In Chapter 19 Edgar Schneider covers the topic of World Englishes, a subfield of sociolinguistics that focuses on the role of English in globalization, and the ever-increasing variation in English as it spreads and comes into contact with new societies, cultures, and languages. The use of English, as Schneider emphasizes, results in new power and status relations in those societies and a new communicative economy. The overturning of the British colonial order in the middle of the twentieth century did not result in a rejection of the English language. Rather, it played an increasing role in the political and international affairs of “new nations,” often gaining ground as a relatively neutral choice over any local language. At the same time, English was considered a vital tool toward higher education, new technologies, and the flow of goods and services across national borders. But at another level, English spread via global media technologies and the popular culture it promotes. For the first time in human history, a global language seems to be in the making: it is this that differentiates English from French, Spanish, and Russian (although all these “super-regional” languages can fruitfully be studied sociologically and linguistically under the rubric of language spread). Hybridity of language and culture is a salient theme in current World English studies.

1.6 Sociolinguistics applied

James Tollefson (Ch. 20) provides an overview of the field of language planning and policy, which is a major test and application of sociolinguistic theories and descriptions. In fact sociolinguists and applied linguists often sit on national and official government bodies tasked with planning and policymaking. This field therefore requires linguists to think about the practicalities and political implications of language use beyond the ivory tower. Linguists have to balance issues of costs and benefits related to specific language policies with their espousal of “bottom-up” tolerance for language variation in speech communities. They will also confront – as with language revitalization – the importance of language attitudes held by ordinary voting citizens, which may not always accord with their own perspectives. Tollefson describes the early challenges and successes of language planners from the 1960s onwards. This was the time when newly independent post-colonial states had to make major decisions about official and national languages, and balancing top-down needs of the state for communicating easily with all citizens with bottom-up linguistic diversity. The choice of writing systems and spelling reforms would also be on the agenda, as would the need to stimulate the growth of all languages, especially those chosen as official ones. Tollefson discusses a second phase of critical examination of the field as it had developed for being too closely aligned to specific models of modernization and development, often dictated by Western developments. These often neglected the perspectives of the “masses,” whose lives were not seriously touched by these models. More critical models of language planning developed in the 1990s aligned to a critical turn in sociolinguistics and discourse analysis.

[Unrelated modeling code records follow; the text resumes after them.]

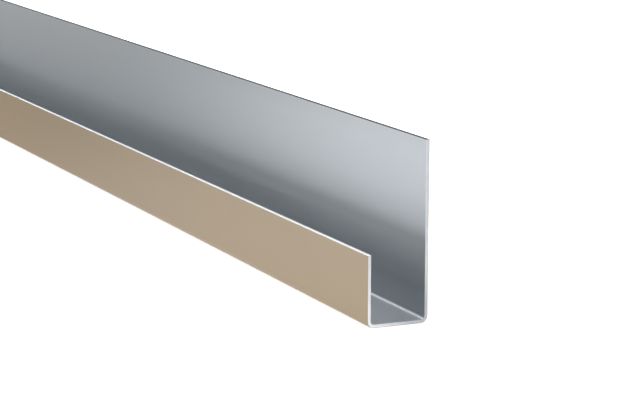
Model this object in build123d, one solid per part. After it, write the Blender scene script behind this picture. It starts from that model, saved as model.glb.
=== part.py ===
from build123d import *
import os

# J-trim: one strip of thin sheet aluminium, folded twice along its length.
# The tall back leg lies against the wall, the web spans the edge of a board, and the short
# front leg covers the rim of the board's face.
# Frame: +X along the trim, +Y from the front leg to the back leg, +Z up.
# Origin: on the underside of the web, at the middle of its width and of the trim's length.
# All sizes are in millimetres.

# Sizes of the folded strip, over its outer faces
length = 2440.0
web_width = 18.0
back_height = 50.0
front_height = 20.0
sheet = 1.0
inside_radius = 1.0

# Rounding that the saw leaves on the outer face at each end, and the slitter along the legs' tops
sawn_round = 0.25
slit_round = 0.1

# Where the outer faces of the two legs stand
front_face = -web_width / 2
back_face = web_width / 2


def face_line(inset):
    """The line across the trim that one face of the strip follows, inset from the outer face."""
    front = front_face + inset
    back = back_face - inset
    return FilletPolyline(
        (front, front_height),
        (front, inset),
        (back, inset),
        (back, back_height),
        radius=inside_radius + sheet - inset,
    )


def folded_section():
    """The J across the trim, between the lines of the strip's outer and inner faces."""
    outer = face_line(0)
    inner = face_line(sheet)
    front_rim = Line(outer @ 0, inner @ 0)
    back_rim = Line(outer @ 1, inner @ 1)
    return Plane.YZ * make_face(outer + inner + front_rim + back_rim)


def sawn_edges(trim):
    """The edges round the outer face at both ends, from the top of one leg to the other's."""
    outer = Plane.YZ * face_line(0)
    across = trim.faces().sort_by(Axis.X)
    edges = []
    for end in (across[0], across[-1]):
        outer_here = Pos(X=end.center().X) * outer
        nearest = sorted(end.edges(), key=lambda edge: outer_here.distance_to(edge @ 0.5))
        edges += nearest[: len(outer.edges())]
    return edges


def slit_edges(trim):
    """The four long edges along the tops of the two legs."""
    long_edges = trim.edges().filter_by(Axis.X)
    front_leg = long_edges.filter_by(lambda edge: edge.center().Y < 0)
    back_leg = long_edges.filter_by(lambda edge: edge.center().Y > 0)
    return front_leg.group_by(Axis.Z)[-1] + back_leg.group_by(Axis.Z)[-1]


def j_trim():
    """The whole trim: the section drawn out to its length, with its cut edges eased."""
    trim = extrude(folded_section(), amount=length / 2, both=True)
    trim = fillet(sawn_edges(trim), sawn_round)
    return fillet(slit_edges(trim), slit_round)


os.makedirs("parts", exist_ok=True)
export_step(j_trim(), "parts/j_trim.step")
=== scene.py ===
import math

import bmesh
import bpy
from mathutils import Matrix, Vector


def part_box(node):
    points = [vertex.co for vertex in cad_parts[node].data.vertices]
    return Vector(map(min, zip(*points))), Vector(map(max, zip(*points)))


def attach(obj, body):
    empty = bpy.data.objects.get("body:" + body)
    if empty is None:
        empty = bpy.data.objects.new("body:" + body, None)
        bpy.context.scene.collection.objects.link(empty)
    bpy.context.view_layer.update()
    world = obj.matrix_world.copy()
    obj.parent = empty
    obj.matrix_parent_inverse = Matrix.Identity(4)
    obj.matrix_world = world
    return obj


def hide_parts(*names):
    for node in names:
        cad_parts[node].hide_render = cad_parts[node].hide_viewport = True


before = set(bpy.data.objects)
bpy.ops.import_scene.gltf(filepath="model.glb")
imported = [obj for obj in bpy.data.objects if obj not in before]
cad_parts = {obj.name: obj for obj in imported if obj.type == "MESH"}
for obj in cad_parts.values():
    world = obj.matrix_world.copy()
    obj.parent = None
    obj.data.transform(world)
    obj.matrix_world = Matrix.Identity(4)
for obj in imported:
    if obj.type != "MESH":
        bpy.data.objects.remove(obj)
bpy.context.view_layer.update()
low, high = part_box("j_trim")
nearEnd = high.x
frontTop = max(vert.co.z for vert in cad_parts["j_trim"].data.vertices if vert.co.y < 0)
print("frame: trim of", [round(side * 1000, 1) for side in high - low], "mm")


# Small helpers for the node trees

def newMaterial(name):
    material = bpy.data.materials.new(name)
    material.use_nodes = True
    nodes, links = material.node_tree.nodes, material.node_tree.links
    return material, nodes, links, nodes["Principled BSDF"]


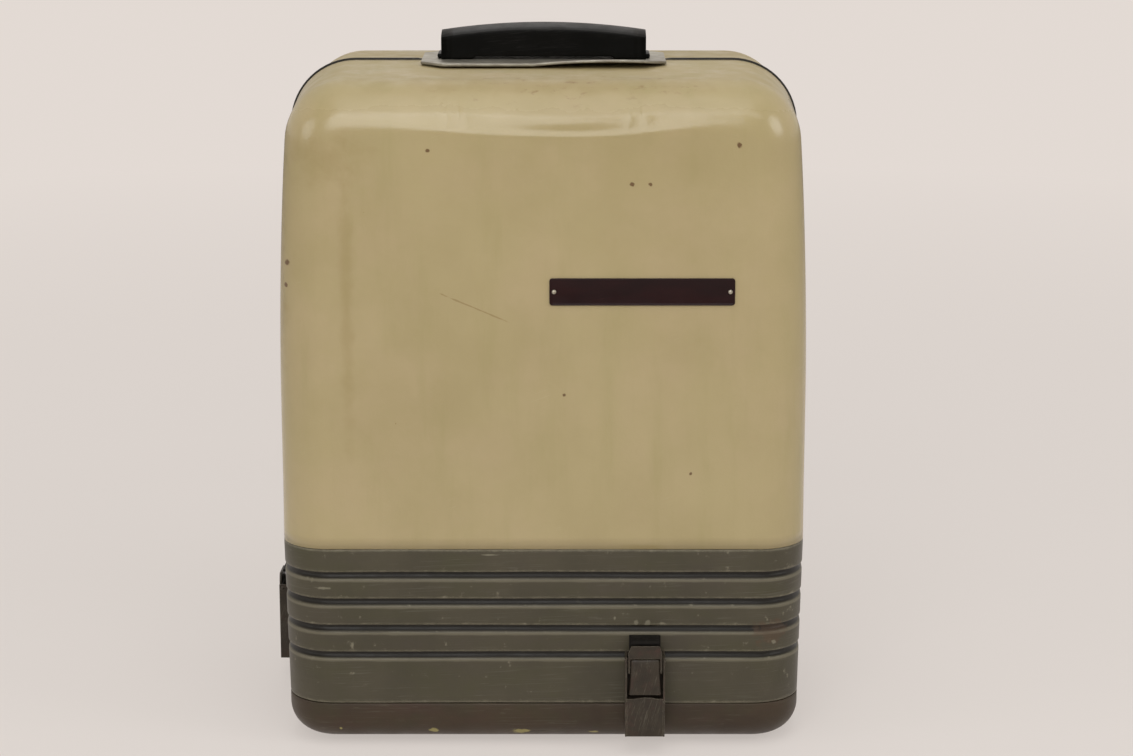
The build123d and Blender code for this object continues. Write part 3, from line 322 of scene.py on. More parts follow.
class Finish:
    """A material whose colour is laid on in layers, each by a mask and with a strength."""

    def __init__(self, name, colour, **shine):
        """Starts with a plain colour, and plain values on the shader."""
        self.material, self.tree, self.shader = new_material(name, **shine)
        self.colour = colour

    def lay(self, over, mask, strength=1.0):
        """A layer by any mask."""
        self.colour = blend_in(self.tree, self.colour, over, mask, strength)

    def cloud(self, over, size, strength=1.0, cover=0.5, softness=0.25, **more):
        """Cloudy patches of a size."""
        more.update(Size=size, Cover=cover, Softness=softness)
        self.lay(over, use(self.tree, "Cloudy patches", **more), strength)

    def scratch(self, over, strength, length, width, turn, share):
        """Fine scratches that run mostly one way."""
        fine = use(self.tree, "Fine scratches", Length=length, Width=width, Turn=turn, Share=share)
        self.lay(over, fine, strength)

    def wear(self, over, strength, radius, wear, grain):
        """Wear along the edges of a piece."""
        worn = use(self.tree, "Worn edges", Radius=radius, Wear=wear, Grain=grain)
        self.lay(over, worn, strength)

    def mark(self, over, strength, places, **inputs):
        """Marks, each with a centre and a reach."""
        for centre, reach in places:
            mark = use(self.tree, "Placed mark", Centre=centre, Reach=reach, **inputs)
            self.lay(over, mark, strength)

    def finish(self, low, high, size, skin, relief, dust=None):
        """Roughness that wanders from low to high in patches, under a fine skin in relief."""
        dull = use(self.tree, "Cloudy patches", Size=size, Cover=0.5, Softness=0.3, Shift=7.7)
        roughness = ramp(self.tree, dull, 0.0, 1.0, low, high)
        if dust is not None:
            roughness = ramp(self.tree, dust, 0.0, 1.0, roughness, 0.7)
        self.tree.links.new(self.colour, self.shader.inputs["Base Color"])
        self.tree.links.new(roughness, self.shader.inputs["Roughness"])
        height = use(self.tree, "Enamel skin", Size=skin)
        bump = put(self.tree, "Bump", {"Height": height, "Strength": 1.0, "Distance": relief})
        self.tree.links.new(bump.outputs["Normal"], self.shader.inputs["Normal"])


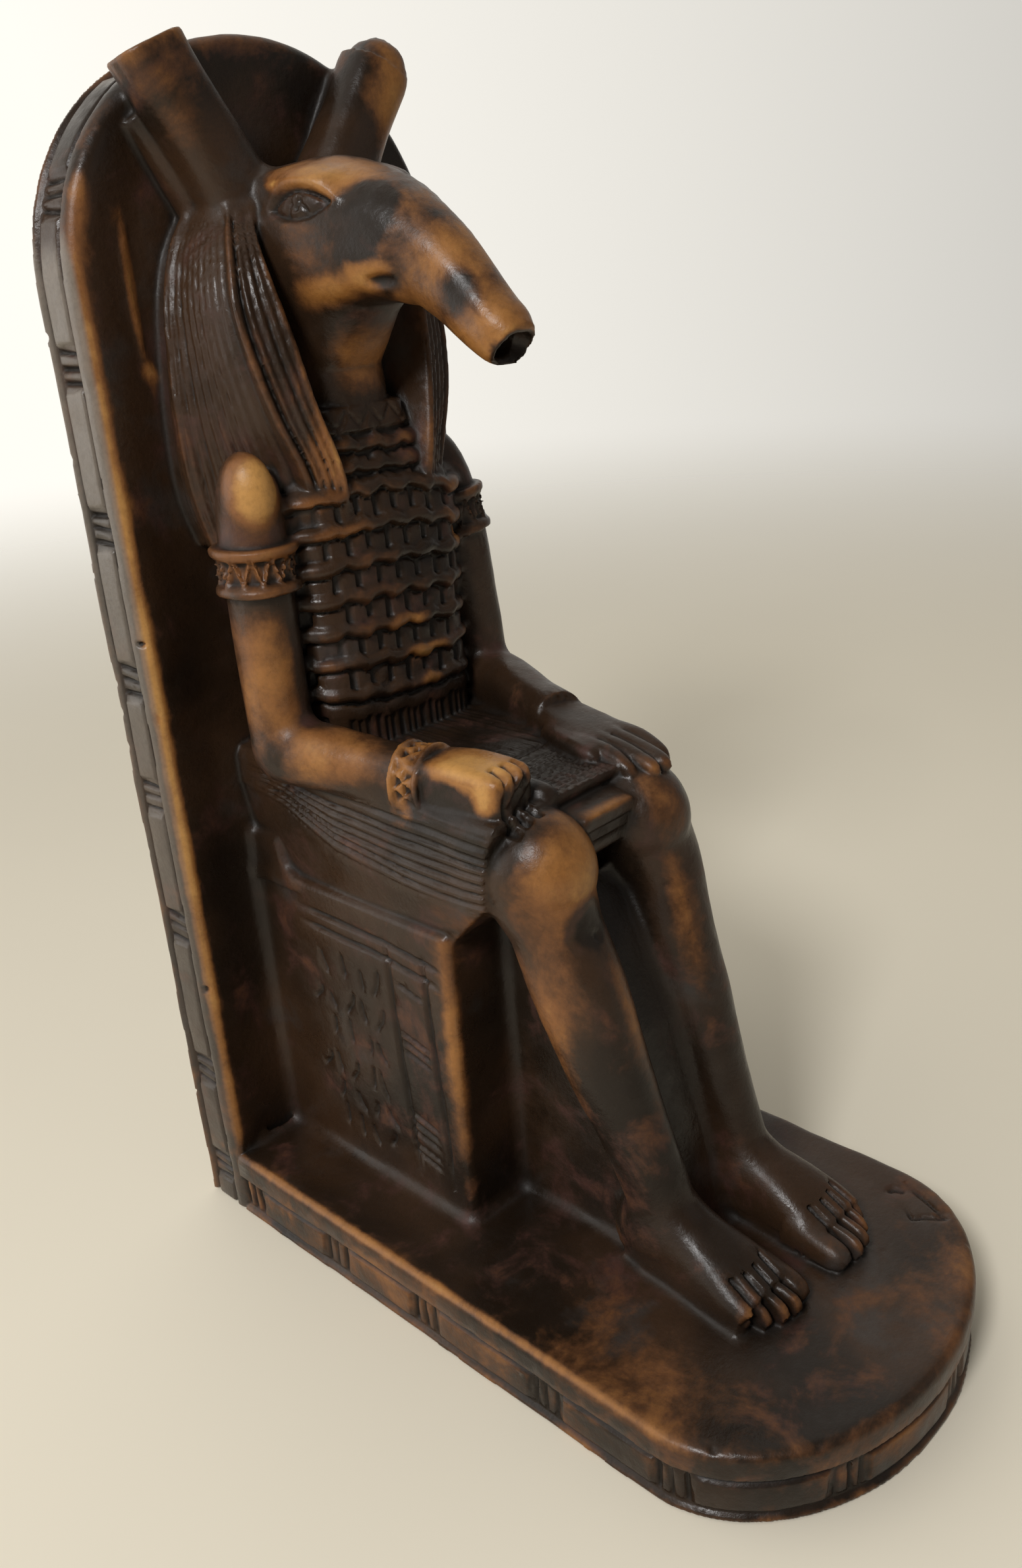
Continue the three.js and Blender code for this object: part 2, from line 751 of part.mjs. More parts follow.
// An eye: a ring cut round an almond in the side of the head.
function eyeCut(side) {
  const centre = place([side * 12, 23.6, 202.4]);
  const outward = new THREE.Vector3(side * 0.9, 0, 0.44);
  const forwards = new THREE.Vector3(0, -1, -0.08).normalize();
  const up = new THREE.Vector3().crossVectors(outward, forwards).multiplyScalar(-side);
  const almond = (halfLength, halfHeight, depth) => {
    const ring = (lift) =>
      Array.from({ length: 10 }, (_, k) => {
        const angle = (2 * Math.PI * k) / 10;
        return centre
          .clone()
          .addScaledVector(outward, scale * lift)
          .addScaledVector(forwards, scale * halfLength * Math.cos(angle))
          .addScaledVector(up, scale * halfHeight * Math.sin(angle) * (1 - 0.25 * Math.cos(angle) ** 2));
      });
    return solid(skin([ring(-depth), ring(3)]));
  };
  return almond(5.8, 3, 1.6).subtract(almond(4.6, 2.1, 2));
}

function makeStatue() {
  const sides = [-1, 1];
  const head = join([makeHead(), ...sides.map(makeEar)]).subtract(join(sides.map(eyeCut)));
  const stone = join([
    makePlinth(),
    makeSlab(),
    makeCove(),
    makeThrone(),
    makeWeb(),
    makeBody(),
    makeNeck(),
    makeKilt(),
    ...sides.map(makeWig),
    head,
    ...sides.map(makeArm),
    makeBand([21.6, 45, 99.4], [20, 51, 99], 6.6, -1),
    makeFist(),
    makeFlatHand(),
    ...sides.map(makeLeg),
  ]);
  const cuts = [
    ...plinthStrokes(),
    ...slabStrokes(),
    ...throneCuts(),
  ];
  // The outer shell alone, so that pockets closed in where the forms overlap are solid stone
  const shells = stone.subtract(join(cuts)).simplify(sliver).decompose();
  return shells.sort((a, b) => b.volume() - a.volume())[0];
}

const statue = new THREE.Mesh(
  geometryOf(makeStatue()),
  new THREE.MeshStandardMaterial({ color: 0x4a2c1c, roughness: 0.45, metalness: 0 }),
);
statue.name = "statue";

const part = new THREE.Group();
part.add(statue);

export default part;
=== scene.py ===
"""A carved Egyptian god with the head of a long-snouted animal, seated on a throne in front of a back slab.

The statue is one block. It is carved as a grid of distances to the surface, in millimetres, and the
surface is then drawn out as one closed mesh.
"""

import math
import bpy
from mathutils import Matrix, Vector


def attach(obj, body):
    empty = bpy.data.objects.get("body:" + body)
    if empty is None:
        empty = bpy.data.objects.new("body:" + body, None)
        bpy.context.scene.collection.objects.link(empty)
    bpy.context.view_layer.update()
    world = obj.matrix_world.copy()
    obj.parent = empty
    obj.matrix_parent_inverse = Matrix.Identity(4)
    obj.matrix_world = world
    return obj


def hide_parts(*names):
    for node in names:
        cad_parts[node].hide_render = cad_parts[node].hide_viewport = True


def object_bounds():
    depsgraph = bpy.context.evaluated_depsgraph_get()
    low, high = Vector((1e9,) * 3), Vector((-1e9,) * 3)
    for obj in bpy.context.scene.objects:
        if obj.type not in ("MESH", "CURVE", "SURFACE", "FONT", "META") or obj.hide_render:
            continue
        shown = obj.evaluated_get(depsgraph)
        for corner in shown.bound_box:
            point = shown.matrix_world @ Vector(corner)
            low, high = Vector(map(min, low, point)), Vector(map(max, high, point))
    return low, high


bl_info = {
    "name": "Seated God Statue",
    "version": (1, 1, 0),
    "blender": (4, 5, 0),
    "location": "View3D > Sidebar > Statue",
    "description": "Carves the seated god with its throne, slab and plinth, and sets up its stage",
    "category": "Add Mesh",
}

from itertools import combinations, product

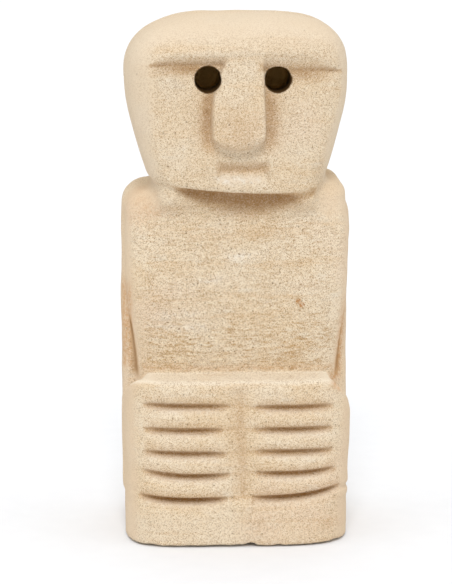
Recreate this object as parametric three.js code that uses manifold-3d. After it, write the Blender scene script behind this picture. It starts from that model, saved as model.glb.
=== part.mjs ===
// A tiki figure carved from one block of sandy limestone, standing on four felt pads.
// Millimetres. +Z is up, the face looks along -Y, and the origin is on the floor under the
// middle of the figure from nose to back. Left and right are those of somebody facing it.
import * as THREE from 'three';
import { mergeVertices } from 'three/addons/utils/BufferGeometryUtils.js';
import Module from 'manifold-3d';

const wasm = await Module();
wasm.setup();
const { clamp, lerp, smoothstep } = THREE.MathUtils;

// ---- driving dimensions -------------------------------------------------------------------

const HEIGHT = 300; //               floor to crown
const BASE_FRONT = -52;
const BASE_BACK = 52;
const SETBACK = 4; //                of the block's middle behind the origin: the nose stands out
const PAD_THICKNESS = 1;
const PAD_RADIUS = 11;
const PAD_X = 36; //                 middle of a pad, from the middle of the figure
const PAD_Y = 30;

const BASE_HALF_WIDTH = 64; //       plain band below the hands
const HANDS_HALF_WIDTH = 65.3; //    forearms and hands stand proud of the plain band
const BLOCK_SQUARENESS = 4.6; //     of the lower block's corners in plan
const HANDS_BOTTOM = 26;
const ELBOW_TOP = 80; //             the forearms rise from here to the hands
const HANDS_TOP = 96; //             ledge on top of the hands
const HANDS_EDGE = 4.5; //           rounding of that ledge

const WAIST_HALF_WIDTH = 58.5;
const WAIST_FRONT = -33; //          front of the torso where it meets the ledge
const CHEST_HALF_WIDTH = 63.8;
const CHEST_FRONT = -40;
const CHEST_HEIGHT = 158;
const COLLAR_FRONT = -30; //         front of the torso under the chin
const SHOULDER_TOP = 204;
const SHOULDER_DROP = 11; //         height of the rounding of the shoulders
const SHOULDER_RUN = 15; //          and its width
const BACK_TOP = 46; //              the back leans in to here at the shoulders
const BACK_STEP = 0.5; //            from the lower block up to the back
const WRIST_HALF_WIDTH = 64.8; //    the block draws in above the elbows
const ARM_HALF_WIDTH = 64.3; //      outside of the upper arms
const ARM_FRONT = -19;

const CHIN = 201.5; //               underside of the head
const CHIN_EDGE = 5;
const HEAD_MIDDLE = -1; //           the head sits a little to the left
const JAW_HALF_WIDTH = 46.8;
const TEMPLE = 264; //               the head is widest at the level of the eyes
const TEMPLE_HALF_WIDTH = 62.6;
const HEAD_FRONT = -54.5;
const HEAD_BACK = 50;
const NAPE_BACK = 37;
const BROW_TOP = 278; //             the forehead starts to turn under
const BROW_BOTTOM = 272.5; //        and ends over the face, which is cut back below it
const EYE_LEVEL_FRONT = -49.5; //    the face is deepest under the brow
const CHIN_FRONT = -52.5;

const FACE_MIDDLE = 1.6; //          the face sits a little to the right
const EYE_LEVEL = 265.6;
const EYE_RADIUS = 7.3;
const EYE_SPACING = 38.5;
const EYE_DEPTH = 32;
const NOSE_ROOT_HALF_WIDTH = 11.8;
const NOSE_WING_HALF_WIDTH = 15;
const NOSE_WING = 236; //            widest level of the nose
const NOSE_TIP = 227.5;
const NOSE_LEAN = -2.3; //           sideways, from root to tip
const NOSE_FRONT = -60;
const MOUTH_HEIGHT = 216;
const MOUTH_HALF_WIDTH = 13.5;
const MOUTH_HALF_HEIGHT = 5;
const MOUTH_DEPTH = 2.8;

const FINGER_GROOVES = [29.5, 43.7, 55.8, 69, 82.5]; // height of each groove
const GROOVE_INNER = 7; //           the grooves stop short of the cleft between the hands
const GROOVE_OUTER = 54;
const GROOVE_HALF_HEIGHT = 1.5;
const GROOVE_DEPTH = 3.6;
const GROOVE_SAG = 1;
const CLEFT_HALF_WIDTH = 2;
const CLEFT_DEPTH = 2;
const ARM_GROOVE_TOP = 150;
const ARM_GROOVE_HALF_WIDTH = 1.1;
const ARM_GROOVE_DEPTH = 5;

// ---- materials ----------------------------------------------------------------------------

const stone = new THREE.MeshStandardMaterial({ color: '#e6d3b3', roughness: 0.95, metalness: 0 });
const felt = new THREE.MeshStandardMaterial({ color: '#5a4c40', roughness: 1, metalness: 0 });

// ---- carving tools ------------------------------------------------------------------------

/** Turns a closed geometry into a solid that can be joined and cut. */
function solid(geometry) {
  geometry.deleteAttribute('normal');
  geometry.deleteAttribute('uv');
  const merged = mergeVertices(geometry, 1e-4);
  return new wasm.Manifold(new wasm.Mesh({
    numProp: 3,
    vertProperties: new Float32Array(merged.attributes.position.array),
    triVerts: new Uint32Array(merged.index.array),
  }));
}

/** Turns a solid back into a geometry. */
function geometryOf(body) {
  const mesh = body.getMesh();
  const geometry = new THREE.BufferGeometry();
  geometry.setAttribute('position', new THREE.BufferAttribute(mesh.vertProperties, 3));
  geometry.setIndex(new THREE.BufferAttribute(mesh.triVerts, 1));
  geometry.computeVertexNormals();
  return geometry;
}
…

These pay attention to world systems theory (the idea of a core and periphery in modern politics), the ecology of language, and “governmentality” or the use of language policy as a means of social regulation. Both discourse analysis and ethnography, described in earlier chapters, find important applications in this field.

Diana Eades’ chapter (21) on language and the law shows that to a considerable extent the law is a semiotic and sociolinguistic edifice. Almost all the subfields of sociolinguistics surveyed in Chapters 2 to 19 have considerable relevance to the understanding, practice, and use of language in the legal system. Ethnographic issues pertaining to powerful and powerless styles come into consideration, and court interactions afford particularly good illustrations of interaction, convergence/ divergence, and politeness in action. Conversational analysis illuminates how the ability of ordinary citizens to communicate might be affected if their conversational rights of digression and indirectness are curtailed. These might contrast with the more strategic and powerful pauses of lawyers. Issues pertaining to the sociolinguistics of gender, ethnicity, and class dialects are also relevant. Eades discusses the double marginalization of the Deaf in court. In relation to societal multilingualism, sociolinguists and applied linguists have paid attention to the role of interpreters and translators, who are in a potentially powerful position and may participate at much more than the level of a neutral translating machine. Forensic sociolinguistics is concerned with the expert testimony given by linguists in courts of law in respect of accent recognition, dialect differences, analysis of discourse conventions, and so forth. There has been recent work on the sociolinguistics of asylum-seekers, who must prove their bona fides to the satisfaction of the legal system. Here sociolinguists and discourse analysts have played a role in stressing the fluidity of language use and the effects of language contact, shift, and so forth in making the language repertoire of individuals look less typical than the bureaucratic enumeration of state languages in official records or in language textbooks.

Susan McKay’s chapter (22) shows that while media studies have grown, to the extent that they are an independent discipline in many universities, there are strong connections to sociolinguistic interests. Rather than being passive neutral recipients, media audiences are often required to be active interpreters: connotation is as important as denotation. Hence, approaches from branches within linguistics and applied linguistics such as conversation analysis, critical discourse analysis, genre and register studies are of great relevance to students of the media. Phone-in programs and talk shows are a great deal more interactive than the media of earlier eras, and need to be understood in terms of not only themes and content but their semiotic packaging. Of current research interest is the rise of new media and genres like “netspeak” which appears to bring new dimensions to the traditional speech vs writing dichotomy. At the same time, new dimensions of personal and social identity are being formed, especially the emergence of a broader identity than that dictated by speech community and social network via speech.

The final chapter by Christopher Stroud and Kathleen Heugh (23) emphasizes the changing nature of communication and knowledge in late modernity and argues that educational systems have yet to come to terms with this semiotically saturated age. They also discuss pressing educational problems of a more traditional sort pertaining to the choice of language in education systems, with special reference to Africa.

1.7 The future

Language practices do seem to have reached new levels with the communications revolution of the late twentieth century. At the same time, face-to-face communication is still the main force of language identity, despite some competition from electronic social networking modes. It is reassuring that sociolinguistics provides us – in tandem with other brands of linguistics and the social and natural sciences – with the best tools for understanding our unfolding evolution as social beings.